Private Olympic security firm G4S was embroiled in fresh controversy today over ballooning admin costs.
London 2012 was struggling to quell public anger after it emerged that G4S has bumped up charges by £198 million - despite the army being drafted in to plug chronic staff shortages.
The "programme management fee," covering training and recruitment, went up from £7m to £60m while operation costs were more than 20 times the initial 2010 quote going from £3m to £65m.
The initial £86m contract called for 2,000 security staff, but costs mounted as Games organisers increased the order to 10,400.
Lib Dem member of the Commons public accounts committee Ian Swales said he would have expected a "Rolls-Royce service" for such "colossal" amounts of money, but instead the privateer's offering was of "very poor quality."
The latest scandal piles the pressure on G4S after it admitted this week that it has trained and deployed only 4,000 of its contracted guards and - just a fortnight before the Games - only another 9,000 are in the "final stages" of training and could be deployed.

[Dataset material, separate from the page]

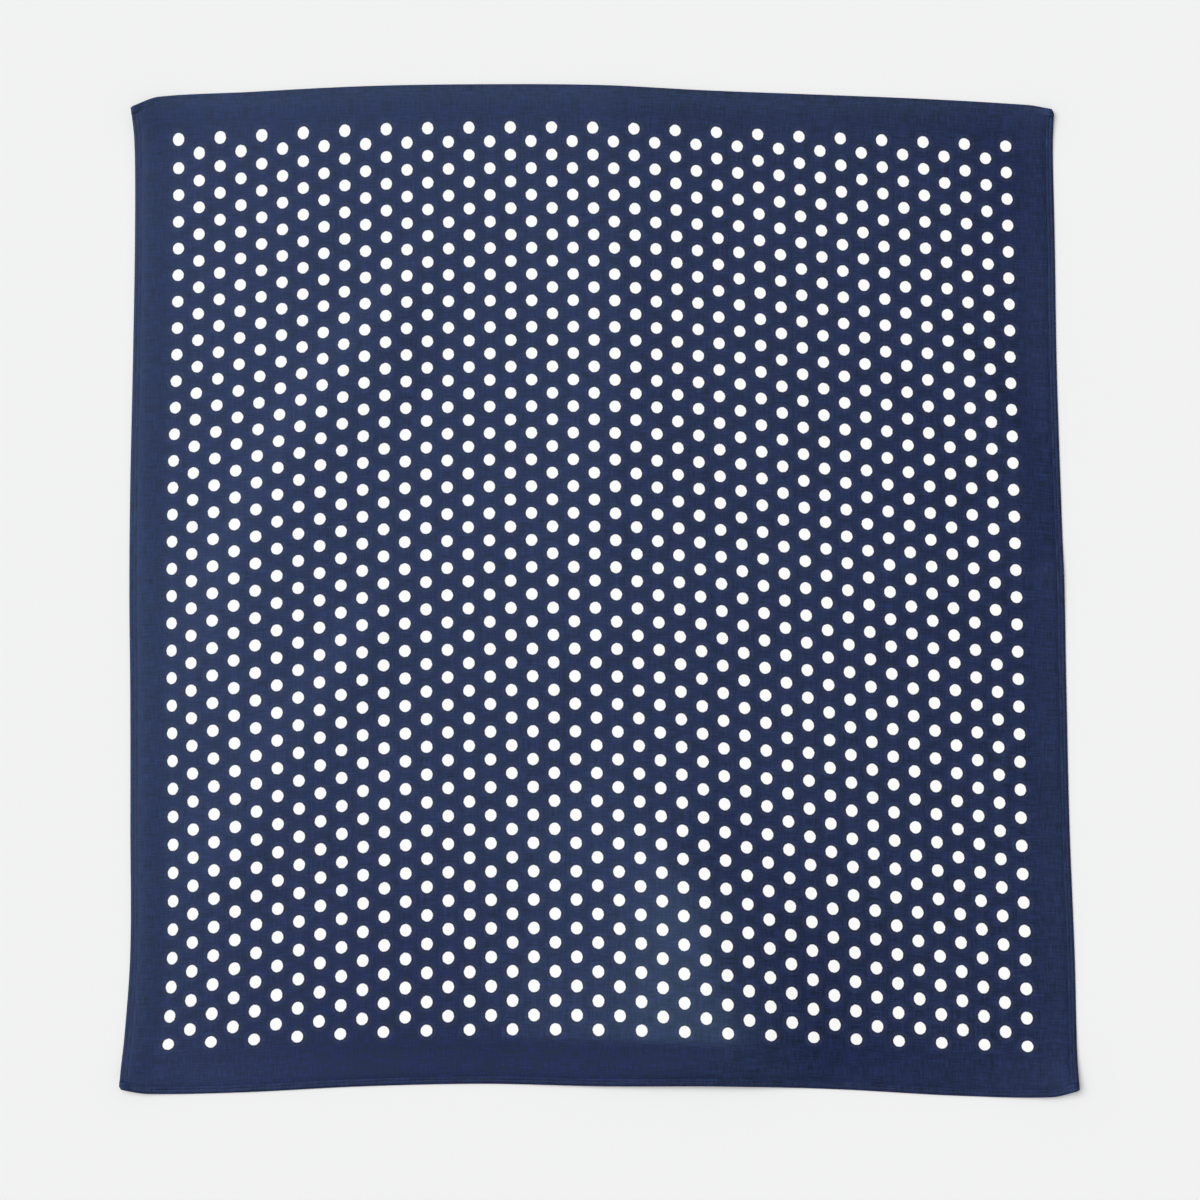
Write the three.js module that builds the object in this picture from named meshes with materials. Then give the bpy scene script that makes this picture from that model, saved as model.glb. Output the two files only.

It meant that the government decided to call in an extra 3,500 troops to make up the numbers, bringing the total forces personnel involved in the Olympics to 17,000.
Home Secretary Theresa May said there were penalty clauses in the G4S contract but it would be up to Olympic organisers Locog to reclaim money after the company's failure.
G4S had not responded to requests for comment when the Morning Star went to print, but a London 2012 spokesman said it was wrong to suggest the extra money was "essentially margin."
"A substantial amount of that figure would include direct new costs which would be incurred in delivering the significantly larger contract taken on last year," he said.
But investors were less forgiving as £200m has been wiped off of the firm's share prices since the debacle.
The furore also follows attempts to make inroads into the country's emergency services.
G4S already runs six private prisons and recently won a £200m contract to build and run a Lincolnshire police station and is after a £1.5 billion outsourcing deal with West Midlands Police.